GIVEN PROBLEM:
Find and copy lines holding "from".

<<<<

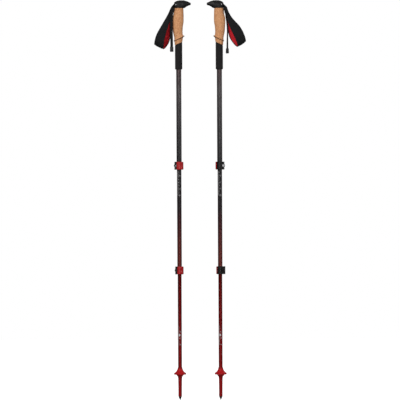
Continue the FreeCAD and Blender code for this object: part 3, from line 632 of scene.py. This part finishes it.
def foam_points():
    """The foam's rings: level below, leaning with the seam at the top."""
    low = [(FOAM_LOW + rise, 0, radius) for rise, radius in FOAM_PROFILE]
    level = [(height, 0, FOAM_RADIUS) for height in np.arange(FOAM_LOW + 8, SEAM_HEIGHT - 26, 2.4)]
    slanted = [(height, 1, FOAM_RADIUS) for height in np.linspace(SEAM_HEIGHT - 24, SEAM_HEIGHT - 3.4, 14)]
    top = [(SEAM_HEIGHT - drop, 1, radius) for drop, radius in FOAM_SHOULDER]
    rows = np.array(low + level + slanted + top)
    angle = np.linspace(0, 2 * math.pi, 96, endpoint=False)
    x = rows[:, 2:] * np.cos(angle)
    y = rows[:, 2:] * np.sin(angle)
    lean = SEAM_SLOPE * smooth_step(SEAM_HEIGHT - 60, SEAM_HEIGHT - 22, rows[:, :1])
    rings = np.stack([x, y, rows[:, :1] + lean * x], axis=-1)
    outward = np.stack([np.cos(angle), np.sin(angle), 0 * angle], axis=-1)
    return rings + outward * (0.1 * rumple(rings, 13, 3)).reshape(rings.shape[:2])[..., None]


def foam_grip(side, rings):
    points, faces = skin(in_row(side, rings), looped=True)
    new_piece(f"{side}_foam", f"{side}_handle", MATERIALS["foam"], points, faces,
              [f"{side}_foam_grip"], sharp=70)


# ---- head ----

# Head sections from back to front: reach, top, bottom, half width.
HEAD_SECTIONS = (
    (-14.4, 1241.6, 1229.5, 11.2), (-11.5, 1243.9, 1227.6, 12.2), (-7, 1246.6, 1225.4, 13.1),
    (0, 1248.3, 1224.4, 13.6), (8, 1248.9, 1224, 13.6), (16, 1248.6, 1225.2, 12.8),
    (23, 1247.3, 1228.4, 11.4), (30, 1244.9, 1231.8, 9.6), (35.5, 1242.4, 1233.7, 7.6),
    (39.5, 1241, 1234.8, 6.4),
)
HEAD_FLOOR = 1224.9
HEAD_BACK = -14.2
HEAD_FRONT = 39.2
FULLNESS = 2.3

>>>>

THE OUTPUT:
Continue the FreeCAD and Blender code for this object: part 3, from line 632 of scene.py. This part finishes it.
# Head sections from back to front: reach, top, bottom, half width.